What you need to do:
Regardless of size, all institutions should employ basic vendor management best practices to understand and control third-party risk. Pay particular attention to the following:
- Pre-contract Planning & Due Diligence – in addition to reviewing the SOC reports and ROE’s, determine if the vendor had any significant recent security events.
- Contracts – they should define if and how you’ll be notified in the event of a security event involving you or your customer’s data, and who is responsible for customer notification. They should also include a “right-to-audit” clause, giving you the right to conduct audits at the service provider if necessary.
- Ongoing Monitoring – in addition to updated SOC reports, financials, and ROE’s, don’t forget to take advantage of vendor forums and user groups. As the FFIEC statement stressed:
“…financial institutions that utilize third party service providers should check with their provider about the existence of user groups that also could be valuable sources of information.”
- Termination/Disengagement – management should understand what happens to their data at the end of the relationship.
4. Incident response and resilience
Incident response has been mentioned in all regulatory statements about cybersecurity, and for good reason. Regardless of whether it originates internally or externally, a security incident is a virtual certainty. And regulators know that although vendor oversight does provide some measure of assurance, you have very little actual control over specific vendor-based preventive controls.

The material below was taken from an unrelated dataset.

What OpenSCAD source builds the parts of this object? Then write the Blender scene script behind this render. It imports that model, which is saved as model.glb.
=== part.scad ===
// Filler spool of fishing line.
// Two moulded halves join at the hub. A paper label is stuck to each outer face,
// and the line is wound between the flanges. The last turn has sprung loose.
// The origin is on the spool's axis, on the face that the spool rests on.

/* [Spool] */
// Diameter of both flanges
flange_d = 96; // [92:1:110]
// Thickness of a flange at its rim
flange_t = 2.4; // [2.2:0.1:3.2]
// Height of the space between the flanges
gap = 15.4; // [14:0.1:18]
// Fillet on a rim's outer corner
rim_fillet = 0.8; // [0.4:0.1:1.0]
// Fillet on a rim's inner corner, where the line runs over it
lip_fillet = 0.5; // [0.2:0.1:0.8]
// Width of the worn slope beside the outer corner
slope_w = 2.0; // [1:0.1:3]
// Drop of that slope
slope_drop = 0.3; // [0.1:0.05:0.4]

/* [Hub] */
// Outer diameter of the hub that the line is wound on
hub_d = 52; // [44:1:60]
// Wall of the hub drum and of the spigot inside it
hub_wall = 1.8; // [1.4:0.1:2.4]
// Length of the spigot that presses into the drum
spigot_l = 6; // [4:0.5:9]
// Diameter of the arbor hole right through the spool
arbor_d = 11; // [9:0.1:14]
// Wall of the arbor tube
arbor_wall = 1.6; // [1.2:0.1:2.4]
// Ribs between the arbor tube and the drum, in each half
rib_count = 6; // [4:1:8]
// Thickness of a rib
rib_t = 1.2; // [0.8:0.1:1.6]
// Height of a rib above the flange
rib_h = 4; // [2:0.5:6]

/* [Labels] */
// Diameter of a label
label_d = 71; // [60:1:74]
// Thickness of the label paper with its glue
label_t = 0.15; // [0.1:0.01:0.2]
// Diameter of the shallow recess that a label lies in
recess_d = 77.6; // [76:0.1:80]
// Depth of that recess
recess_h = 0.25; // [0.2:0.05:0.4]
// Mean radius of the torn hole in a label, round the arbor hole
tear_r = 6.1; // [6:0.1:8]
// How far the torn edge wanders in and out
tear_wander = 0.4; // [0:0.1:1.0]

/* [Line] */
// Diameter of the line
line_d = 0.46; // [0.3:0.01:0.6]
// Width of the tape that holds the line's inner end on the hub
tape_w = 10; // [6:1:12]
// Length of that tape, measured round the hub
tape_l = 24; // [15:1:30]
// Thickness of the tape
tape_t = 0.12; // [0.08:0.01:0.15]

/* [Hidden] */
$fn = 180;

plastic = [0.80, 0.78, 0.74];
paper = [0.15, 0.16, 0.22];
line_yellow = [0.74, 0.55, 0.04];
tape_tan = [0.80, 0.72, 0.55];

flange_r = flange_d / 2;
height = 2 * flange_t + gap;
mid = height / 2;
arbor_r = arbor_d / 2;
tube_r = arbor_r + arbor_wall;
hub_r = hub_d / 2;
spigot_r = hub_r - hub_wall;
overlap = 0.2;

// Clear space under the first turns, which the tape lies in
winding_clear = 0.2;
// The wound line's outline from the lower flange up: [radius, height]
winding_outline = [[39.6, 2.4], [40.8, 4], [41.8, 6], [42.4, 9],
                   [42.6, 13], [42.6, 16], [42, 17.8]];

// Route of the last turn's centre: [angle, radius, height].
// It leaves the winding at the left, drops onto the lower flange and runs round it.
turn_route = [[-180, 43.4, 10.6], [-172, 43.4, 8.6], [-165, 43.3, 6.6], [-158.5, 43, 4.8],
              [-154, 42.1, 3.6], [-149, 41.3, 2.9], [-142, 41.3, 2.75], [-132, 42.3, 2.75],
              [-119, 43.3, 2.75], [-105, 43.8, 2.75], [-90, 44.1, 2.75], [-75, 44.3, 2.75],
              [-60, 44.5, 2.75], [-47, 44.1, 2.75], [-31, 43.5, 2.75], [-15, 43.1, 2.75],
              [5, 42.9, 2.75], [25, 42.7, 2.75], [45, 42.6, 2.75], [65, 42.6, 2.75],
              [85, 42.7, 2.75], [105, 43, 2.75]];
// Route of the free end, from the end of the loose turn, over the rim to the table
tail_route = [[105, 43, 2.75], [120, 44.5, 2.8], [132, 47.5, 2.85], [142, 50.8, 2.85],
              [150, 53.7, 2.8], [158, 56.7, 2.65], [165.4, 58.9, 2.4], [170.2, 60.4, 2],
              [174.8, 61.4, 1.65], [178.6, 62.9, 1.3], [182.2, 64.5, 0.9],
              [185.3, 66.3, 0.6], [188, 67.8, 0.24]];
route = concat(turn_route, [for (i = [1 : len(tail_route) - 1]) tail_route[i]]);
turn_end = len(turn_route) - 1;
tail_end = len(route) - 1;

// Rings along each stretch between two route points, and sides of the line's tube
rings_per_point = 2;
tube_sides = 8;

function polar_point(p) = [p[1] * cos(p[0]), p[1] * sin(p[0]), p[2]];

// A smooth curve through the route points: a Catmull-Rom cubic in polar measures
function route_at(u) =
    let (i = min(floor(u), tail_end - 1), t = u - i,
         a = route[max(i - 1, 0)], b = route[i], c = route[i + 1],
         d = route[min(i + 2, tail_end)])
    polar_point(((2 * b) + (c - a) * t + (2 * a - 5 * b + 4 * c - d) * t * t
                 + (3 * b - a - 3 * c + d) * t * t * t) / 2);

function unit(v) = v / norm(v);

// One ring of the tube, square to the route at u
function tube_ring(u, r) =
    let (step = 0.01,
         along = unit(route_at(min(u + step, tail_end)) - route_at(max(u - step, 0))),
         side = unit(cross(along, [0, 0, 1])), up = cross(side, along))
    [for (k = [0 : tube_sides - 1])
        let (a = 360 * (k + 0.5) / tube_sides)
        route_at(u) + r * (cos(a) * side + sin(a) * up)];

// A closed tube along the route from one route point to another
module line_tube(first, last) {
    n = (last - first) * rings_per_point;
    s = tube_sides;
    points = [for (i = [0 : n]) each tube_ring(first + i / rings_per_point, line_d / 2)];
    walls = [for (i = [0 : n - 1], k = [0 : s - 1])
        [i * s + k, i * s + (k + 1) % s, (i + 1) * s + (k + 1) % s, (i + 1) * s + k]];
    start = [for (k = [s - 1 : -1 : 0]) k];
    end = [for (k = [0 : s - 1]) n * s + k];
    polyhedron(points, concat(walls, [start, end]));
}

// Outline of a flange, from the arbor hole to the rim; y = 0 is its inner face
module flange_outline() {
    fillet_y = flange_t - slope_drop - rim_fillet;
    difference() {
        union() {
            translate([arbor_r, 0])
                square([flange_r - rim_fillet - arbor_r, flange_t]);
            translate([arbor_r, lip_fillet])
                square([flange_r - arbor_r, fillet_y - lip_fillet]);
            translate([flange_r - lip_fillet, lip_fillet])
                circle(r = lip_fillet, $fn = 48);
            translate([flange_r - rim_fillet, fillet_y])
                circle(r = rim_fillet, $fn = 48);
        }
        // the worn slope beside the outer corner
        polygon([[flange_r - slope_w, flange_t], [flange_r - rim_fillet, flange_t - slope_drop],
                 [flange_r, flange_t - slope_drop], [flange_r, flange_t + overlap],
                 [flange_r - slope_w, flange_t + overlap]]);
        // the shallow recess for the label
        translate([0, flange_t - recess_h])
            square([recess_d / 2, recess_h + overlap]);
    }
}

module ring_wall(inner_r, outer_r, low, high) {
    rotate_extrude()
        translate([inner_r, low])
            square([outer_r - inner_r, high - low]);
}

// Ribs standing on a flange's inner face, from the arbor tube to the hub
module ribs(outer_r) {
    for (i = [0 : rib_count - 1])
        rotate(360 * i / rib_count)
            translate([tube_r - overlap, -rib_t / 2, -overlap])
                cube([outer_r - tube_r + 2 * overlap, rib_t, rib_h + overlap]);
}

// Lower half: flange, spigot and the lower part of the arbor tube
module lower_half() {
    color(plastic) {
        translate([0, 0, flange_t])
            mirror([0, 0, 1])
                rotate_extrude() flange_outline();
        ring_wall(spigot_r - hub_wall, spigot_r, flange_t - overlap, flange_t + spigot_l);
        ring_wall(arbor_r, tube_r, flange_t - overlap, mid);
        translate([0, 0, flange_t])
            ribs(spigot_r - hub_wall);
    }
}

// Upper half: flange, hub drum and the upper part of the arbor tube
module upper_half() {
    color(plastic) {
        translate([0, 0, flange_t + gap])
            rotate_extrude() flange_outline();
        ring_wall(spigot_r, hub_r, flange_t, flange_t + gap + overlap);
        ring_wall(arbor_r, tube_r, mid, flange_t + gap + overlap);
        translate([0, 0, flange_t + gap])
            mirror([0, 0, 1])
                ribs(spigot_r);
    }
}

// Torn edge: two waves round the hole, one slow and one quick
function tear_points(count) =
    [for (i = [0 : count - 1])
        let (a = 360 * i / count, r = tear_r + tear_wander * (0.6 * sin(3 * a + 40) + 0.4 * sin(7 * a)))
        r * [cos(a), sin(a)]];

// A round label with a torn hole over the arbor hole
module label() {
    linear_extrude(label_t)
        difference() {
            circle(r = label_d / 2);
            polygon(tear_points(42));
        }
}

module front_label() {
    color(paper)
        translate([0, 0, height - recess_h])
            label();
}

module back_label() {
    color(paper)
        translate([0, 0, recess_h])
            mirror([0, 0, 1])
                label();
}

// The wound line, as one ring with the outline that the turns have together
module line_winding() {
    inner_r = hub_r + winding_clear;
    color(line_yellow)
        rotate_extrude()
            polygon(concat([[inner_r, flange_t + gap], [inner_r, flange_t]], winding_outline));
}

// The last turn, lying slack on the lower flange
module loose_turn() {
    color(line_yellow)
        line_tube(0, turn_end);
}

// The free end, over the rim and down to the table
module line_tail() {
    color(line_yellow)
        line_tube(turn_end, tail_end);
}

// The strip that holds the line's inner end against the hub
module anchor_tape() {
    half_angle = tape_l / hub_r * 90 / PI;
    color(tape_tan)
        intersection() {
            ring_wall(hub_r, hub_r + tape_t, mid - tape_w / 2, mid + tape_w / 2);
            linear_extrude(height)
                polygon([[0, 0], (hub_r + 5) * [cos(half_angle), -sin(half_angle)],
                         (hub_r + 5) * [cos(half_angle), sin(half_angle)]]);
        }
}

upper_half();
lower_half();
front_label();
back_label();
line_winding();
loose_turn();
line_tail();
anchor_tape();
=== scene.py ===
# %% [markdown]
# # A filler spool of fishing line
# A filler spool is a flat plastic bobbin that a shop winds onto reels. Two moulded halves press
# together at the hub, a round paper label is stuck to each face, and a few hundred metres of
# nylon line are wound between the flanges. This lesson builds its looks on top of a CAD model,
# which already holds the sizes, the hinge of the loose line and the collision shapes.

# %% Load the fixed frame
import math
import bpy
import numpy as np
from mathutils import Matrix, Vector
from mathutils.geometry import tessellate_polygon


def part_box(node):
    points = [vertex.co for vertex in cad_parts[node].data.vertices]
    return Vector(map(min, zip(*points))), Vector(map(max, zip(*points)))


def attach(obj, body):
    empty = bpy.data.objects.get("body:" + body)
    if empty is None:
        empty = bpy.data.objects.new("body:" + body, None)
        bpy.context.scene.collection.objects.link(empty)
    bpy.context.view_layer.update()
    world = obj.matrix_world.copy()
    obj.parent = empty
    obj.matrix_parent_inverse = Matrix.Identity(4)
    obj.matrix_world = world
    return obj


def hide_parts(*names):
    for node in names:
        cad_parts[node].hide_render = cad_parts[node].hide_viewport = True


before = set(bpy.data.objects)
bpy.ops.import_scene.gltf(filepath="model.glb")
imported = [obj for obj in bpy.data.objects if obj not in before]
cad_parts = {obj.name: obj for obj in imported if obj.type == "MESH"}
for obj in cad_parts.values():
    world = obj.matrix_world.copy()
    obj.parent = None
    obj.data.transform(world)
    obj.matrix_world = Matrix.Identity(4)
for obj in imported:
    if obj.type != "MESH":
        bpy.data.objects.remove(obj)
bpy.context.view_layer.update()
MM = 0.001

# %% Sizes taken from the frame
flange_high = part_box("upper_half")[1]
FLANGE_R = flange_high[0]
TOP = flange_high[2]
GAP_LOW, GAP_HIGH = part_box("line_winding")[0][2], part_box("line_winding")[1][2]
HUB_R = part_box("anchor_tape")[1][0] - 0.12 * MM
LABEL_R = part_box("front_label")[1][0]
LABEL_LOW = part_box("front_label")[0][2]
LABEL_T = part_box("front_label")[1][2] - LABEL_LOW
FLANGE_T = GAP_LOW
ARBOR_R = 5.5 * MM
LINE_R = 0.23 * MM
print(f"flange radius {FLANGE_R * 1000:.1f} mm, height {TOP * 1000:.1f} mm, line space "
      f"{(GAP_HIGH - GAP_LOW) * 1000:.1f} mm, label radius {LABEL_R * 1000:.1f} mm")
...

So detective and corrective/responsive controls must compensate.
What you need to do:
Make sure your incident response program (IRP) has been updated to accommodate a response to a cybersecurity event. As I stated in Part 1, your existing policies should already do this if they are impact-based instead of threat-based. “Cyber” simply refers to the source or nature of the threat. The impact of a cybersecurity event is generally the same as any other adverse event; information is compromised or business is interrupted. However, all IRP’s should contain certain elements:
- The incident response team members
- A method for classifying the severity of the incident
- A response based on severity, to include internal escalation, and external notification.
- Periodic testing and Board reporting
Regarding testing, the FFIEC considers it so important they refer to it as one of the primary take-aways from their recent webinar, encouraging all institutions to consider:
How often is my institution testing its plans to respond to a cyber attack? Do these tests include our key internal and external stakeholders?
In summary, review the requirements for cybersecurity, and compare them with your current policies, procedures and practices. Hopefully you’ve already incorporated many (if not most) of these elements into your program, and very little adjustment needs to be made. But either way, be prepared to discuss what you are doing, and how you are doing it, with the regulators…they WILL be asking you.